----- Provided material -----

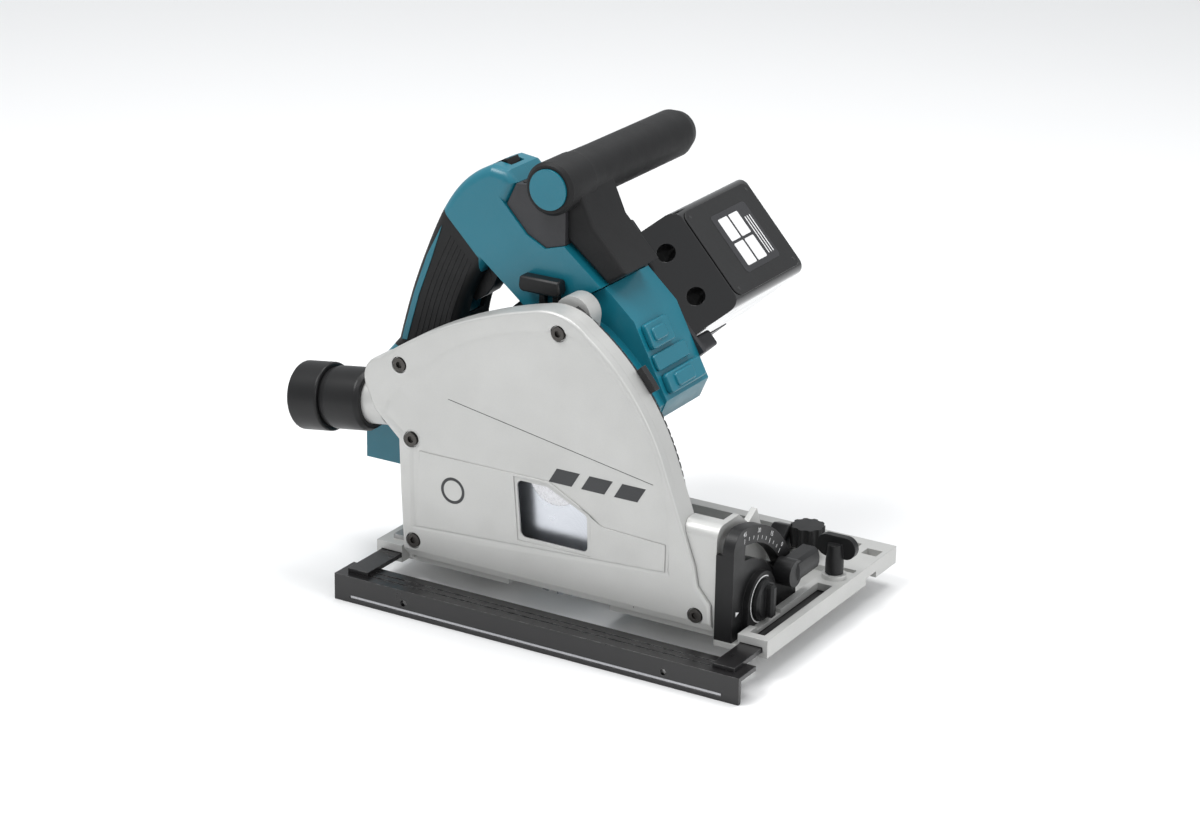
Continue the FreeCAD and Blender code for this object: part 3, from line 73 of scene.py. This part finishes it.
# ---- materials ---------------------------------------------------------------------------------------
class Graph:
    """A material's node tree with short calls for the nodes used here."""

    def __init__(self, name):
        self.material = bpy.data.materials.new(name)
        self.material.use_nodes = True
        self.tree = self.material.node_tree
        self.tree.nodes.clear()
        self.shader = self.add("ShaderNodeBsdfPrincipled")
        output = self.add("ShaderNodeOutputMaterial")
        self.link(self.shader.outputs[0], output.inputs["Surface"])
        self.place = self.add("ShaderNodeTexCoord").outputs["Object"]

    def add(self, kind, **settings):
        node = self.tree.nodes.new(kind)
        for key, value in settings.items():
            setattr(node, key, value)
        return node

    def link(self, source, target):
        self.tree.links.new(source, target)

    def noise(self, scale, detail=3.0, stretch=None):
        node = self.add("ShaderNodeTexNoise")
        node.inputs["Scale"].default_value = scale
        node.inputs["Detail"].default_value = detail
        source = self.place
        if stretch:
            mapping = self.add("ShaderNodeMapping")
            mapping.inputs["Scale"].default_value = stretch
            self.link(source, mapping.inputs["Vector"])
            source = mapping.outputs[0]
        self.link(source, node.inputs["Vector"])
        return node.outputs["Fac"]

    def cells(self, scale):
        node = self.add("ShaderNodeTexVoronoi")
        node.inputs["Scale"].default_value = scale
        self.link(self.place, node.inputs["Vector"])
        return node.outputs["Distance"]

    def spread(self, value, low, high, start=0.3, end=0.7):
        """Map a 0 to 1 texture value onto low to high."""
        node = self.add("ShaderNodeMapRange")
        node.inputs["From Min"].default_value = start
        node.inputs["From Max"].default_value = end
        node.inputs["To Min"].default_value = low
        node.inputs["To Max"].default_value = high
        self.link(value, node.inputs["Value"])
        return node.outputs[0]

    def mix(self, factor, first, second):
        node = self.add("ShaderNodeMix", data_type="RGBA")
        self.link(factor, node.inputs["Factor"])
        for value, socket in ((first, node.inputs[6]), (second, node.inputs[7])):
            if isinstance(value, bpy.types.NodeSocket):
                self.link(value, socket)
            else:
                socket.default_value = (*value, 1)
        return node.outputs[2]

    def bump(self, heights):
        """Stack bumps, each (height, strength, distance in metres), over slightly rounded edges."""
        normal = self.round_normal()
        for height, strength, distance in heights:
            node = self.add("ShaderNodeBump")
            node.inputs["Strength"].default_value = strength
            node.inputs["Distance"].default_value = distance
            self.link(height, node.inputs["Height"])
            self.link(normal, node.inputs["Normal"])
            normal = node.outputs[0]
        self.link(normal, self.shader.inputs["Normal"])

    def round_normal(self, radius=0.0005):
        node = self.add("ShaderNodeBevel", samples=4)
        node.inputs["Radius"].default_value = radius
        return node.outputs[0]

    def edge_mask(self, radius, sharpness):
        """1 on convex and concave edges, 0 on flat stretches."""
        dot = self.add("ShaderNodeVectorMath", operation="DOT_PRODUCT")
        self.link(self.round_normal(radius), dot.inputs[0])
        self.link(self.add("ShaderNodeNewGeometry").outputs["Normal"], dot.inputs[1])
        return self.spread(dot.outputs["Value"], 1.0, 0.0, 1 - sharpness, 1.0)

    def worn(self, colour, edge_wear_and_light_colour, radius=0.0006, sharpness=0.12, amount=0.5):
        """A colour that moves towards a second colour along convex and concave edges, broken up by noise:
        partly scuffed wear, partly painted light, a painted highlight where that colour is lighter and
        painted shade in edges and creases where it is darker.
        """
        edge = self.add("ShaderNodeMath", operation="MULTIPLY")
        self.link(self.edge_mask(radius, sharpness), edge.inputs[0])
        self.link(self.spread(self.noise(260, 4), 0.0, amount, 0.4, 0.65), edge.inputs[1])
        return self.mix(edge.outputs[0], colour, edge_wear_and_light_colour)


def shade(colour, factor):
    return tuple(min(1.0, c * factor) for c in colour)


def moulded(name, colour, roughness, grain, depth, spread=0.06, tint=0.1, coat=0.0, edge_wear_and_light_colour=None,
            specular=0.5):
    """Moulded plastic or rubber: tone drift, fine spark-eroded grain, uneven gloss, and edges lightened
    partly by scuffs and partly as a painted edge highlight.
    """
    graph = Graph(name)
    drift = graph.mix(graph.spread(graph.noise(18, 5), 0, 1), shade(colour, 1 - tint),
                      shade(colour, 1 + tint))
    # edges lighten towards a paler colour: partly scuffs, partly a painted edge highlight
    graph.link(graph.worn(drift, edge_wear_and_light_colour or shade(colour, 1.9)), graph.shader.inputs["Base Color"])
    gloss = graph.spread(graph.noise(55, 6), roughness - spread, roughness + spread)
    graph.link(gloss, graph.shader.inputs["Roughness"])
    graph.bump([(graph.noise(grain, 2), 0.35, depth), (graph.noise(grain / 9, 2), 0.12, depth * 4)])
    graph.shader.inputs["Specular IOR Level"].default_value = specular
    if coat:
        graph.shader.inputs["Coat Weight"].default_value = coat
        graph.shader.inputs["Coat Roughness"].default_value = 0.12
    return graph.material


def cast_paint():
    """Silver paint with fine flakes over a die casting."""
    colour = (0.5, 0.5, 0.485)
    graph = Graph("silver_cast_paint")
    drift = graph.mix(graph.spread(graph.noise(12, 5), 0, 1), shade(colour, 0.94), shade(colour, 1.05))
    flakes = graph.mix(graph.spread(graph.cells(2600), 0, 0.25, 0.15, 0.5), drift, (0.66, 0.66, 0.65))
    # edges and creases darken towards a flat grey: partly worn paint, partly painted shade in the creases
    graph.link(graph.worn(flakes, (0.42, 0.42, 0.42), amount=0.35), graph.shader.inputs["Base Color"])
    graph.link(graph.spread(graph.noise(70, 6), 0.36, 0.5), graph.shader.inputs["Roughness"])
    graph.shader.inputs["Metallic"].default_value = 0.35
    graph.bump([(graph.noise(1500, 2), 0.12, 0.00008), (graph.noise(160, 3), 0.1, 0.0002)])
    return graph.material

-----

** Given instruction **
Reproduce the data, keeping every line exactly the same.

** Task response **
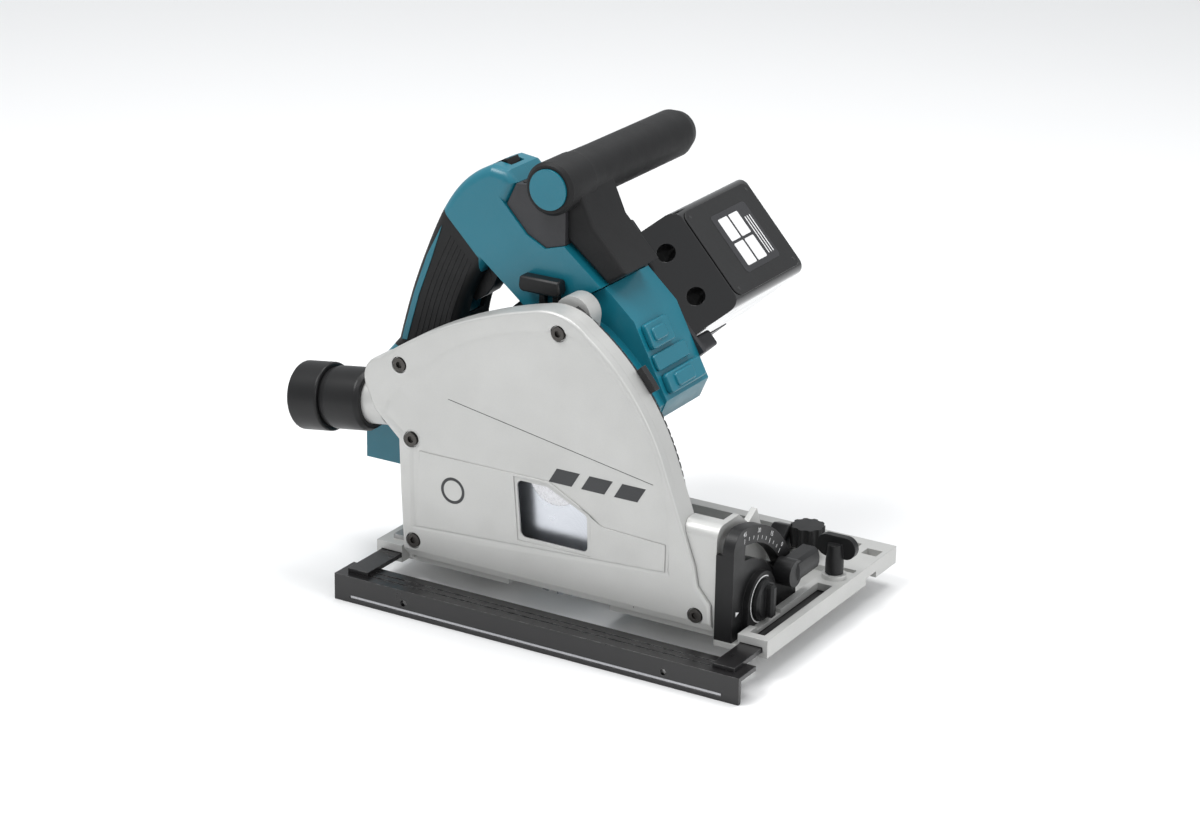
Continue the FreeCAD and Blender code for this object: part 3, from line 73 of scene.py. This part finishes it.
# ---- materials ---------------------------------------------------------------------------------------
class Graph:
    """A material's node tree with short calls for the nodes used here."""

    def __init__(self, name):
        self.material = bpy.data.materials.new(name)
        self.material.use_nodes = True
        self.tree = self.material.node_tree
        self.tree.nodes.clear()
        self.shader = self.add("ShaderNodeBsdfPrincipled")
        output = self.add("ShaderNodeOutputMaterial")
        self.link(self.shader.outputs[0], output.inputs["Surface"])
        self.place = self.add("ShaderNodeTexCoord").outputs["Object"]

    def add(self, kind, **settings):
        node = self.tree.nodes.new(kind)
        for key, value in settings.items():
            setattr(node, key, value)
        return node

    def link(self, source, target):
        self.tree.links.new(source, target)

    def noise(self, scale, detail=3.0, stretch=None):
        node = self.add("ShaderNodeTexNoise")
        node.inputs["Scale"].default_value = scale
        node.inputs["Detail"].default_value = detail
        source = self.place
        if stretch:
            mapping = self.add("ShaderNodeMapping")
            mapping.inputs["Scale"].default_value = stretch
            self.link(source, mapping.inputs["Vector"])
            source = mapping.outputs[0]
        self.link(source, node.inputs["Vector"])
        return node.outputs["Fac"]

    def cells(self, scale):
        node = self.add("ShaderNodeTexVoronoi")
        node.inputs["Scale"].default_value = scale
        self.link(self.place, node.inputs["Vector"])
        return node.outputs["Distance"]

    def spread(self, value, low, high, start=0.3, end=0.7):
        """Map a 0 to 1 texture value onto low to high."""
        node = self.add("ShaderNodeMapRange")
        node.inputs["From Min"].default_value = start
        node.inputs["From Max"].default_value = end
        node.inputs["To Min"].default_value = low
        node.inputs["To Max"].default_value = high
        self.link(value, node.inputs["Value"])
        return node.outputs[0]

    def mix(self, factor, first, second):
        node = self.add("ShaderNodeMix", data_type="RGBA")
        self.link(factor, node.inputs["Factor"])
        for value, socket in ((first, node.inputs[6]), (second, node.inputs[7])):
            if isinstance(value, bpy.types.NodeSocket):
                self.link(value, socket)
            else:
                socket.default_value = (*value, 1)
        return node.outputs[2]

    def bump(self, heights):
        """Stack bumps, each (height, strength, distance in metres), over slightly rounded edges."""
        normal = self.round_normal()
        for height, strength, distance in heights:
            node = self.add("ShaderNodeBump")
            node.inputs["Strength"].default_value = strength
            node.inputs["Distance"].default_value = distance
            self.link(height, node.inputs["Height"])
            self.link(normal, node.inputs["Normal"])
            normal = node.outputs[0]
        self.link(normal, self.shader.inputs["Normal"])

    def round_normal(self, radius=0.0005):
        node = self.add("ShaderNodeBevel", samples=4)
        node.inputs["Radius"].default_value = radius
        return node.outputs[0]

    def edge_mask(self, radius, sharpness):
        """1 on convex and concave edges, 0 on flat stretches."""
        dot = self.add("ShaderNodeVectorMath", operation="DOT_PRODUCT")
        self.link(self.round_normal(radius), dot.inputs[0])
        self.link(self.add("ShaderNodeNewGeometry").outputs["Normal"], dot.inputs[1])
        return self.spread(dot.outputs["Value"], 1.0, 0.0, 1 - sharpness, 1.0)

    def worn(self, colour, edge_wear_and_light_colour, radius=0.0006, sharpness=0.12, amount=0.5):
        """A colour that moves towards a second colour along convex and concave edges, broken up by noise:
        partly scuffed wear, partly painted light, a painted highlight where that colour is lighter and
        painted shade in edges and creases where it is darker.
        """
        edge = self.add("ShaderNodeMath", operation="MULTIPLY")
        self.link(self.edge_mask(radius, sharpness), edge.inputs[0])
        self.link(self.spread(self.noise(260, 4), 0.0, amount, 0.4, 0.65), edge.inputs[1])
        return self.mix(edge.outputs[0], colour, edge_wear_and_light_colour)


def shade(colour, factor):
    return tuple(min(1.0, c * factor) for c in colour)


def moulded(name, colour, roughness, grain, depth, spread=0.06, tint=0.1, coat=0.0, edge_wear_and_light_colour=None,
            specular=0.5):
    """Moulded plastic or rubber: tone drift, fine spark-eroded grain, uneven gloss, and edges lightened
    partly by scuffs and partly as a painted edge highlight.
    """
    graph = Graph(name)
    drift = graph.mix(graph.spread(graph.noise(18, 5), 0, 1), shade(colour, 1 - tint),
                      shade(colour, 1 + tint))
    # edges lighten towards a paler colour: partly scuffs, partly a painted edge highlight
    graph.link(graph.worn(drift, edge_wear_and_light_colour or shade(colour, 1.9)), graph.shader.inputs["Base Color"])
    gloss = graph.spread(graph.noise(55, 6), roughness - spread, roughness + spread)
    graph.link(gloss, graph.shader.inputs["Roughness"])
    graph.bump([(graph.noise(grain, 2), 0.35, depth), (graph.noise(grain / 9, 2), 0.12, depth * 4)])
    graph.shader.inputs["Specular IOR Level"].default_value = specular
    if coat:
        graph.shader.inputs["Coat Weight"].default_value = coat
        graph.shader.inputs["Coat Roughness"].default_value = 0.12
    return graph.material


def cast_paint():
    """Silver paint with fine flakes over a die casting."""
    colour = (0.5, 0.5, 0.485)
    graph = Graph("silver_cast_paint")
    drift = graph.mix(graph.spread(graph.noise(12, 5), 0, 1), shade(colour, 0.94), shade(colour, 1.05))
    flakes = graph.mix(graph.spread(graph.cells(2600), 0, 0.25, 0.15, 0.5), drift, (0.66, 0.66, 0.65))
    # edges and creases darken towards a flat grey: partly worn paint, partly painted shade in the creases
    graph.link(graph.worn(flakes, (0.42, 0.42, 0.42), amount=0.35), graph.shader.inputs["Base Color"])
    graph.link(graph.spread(graph.noise(70, 6), 0.36, 0.5), graph.shader.inputs["Roughness"])
    graph.shader.inputs["Metallic"].default_value = 0.35
    graph.bump([(graph.noise(1500, 2), 0.12, 0.00008), (graph.noise(160, 3), 0.1, 0.0002)])
    return graph.material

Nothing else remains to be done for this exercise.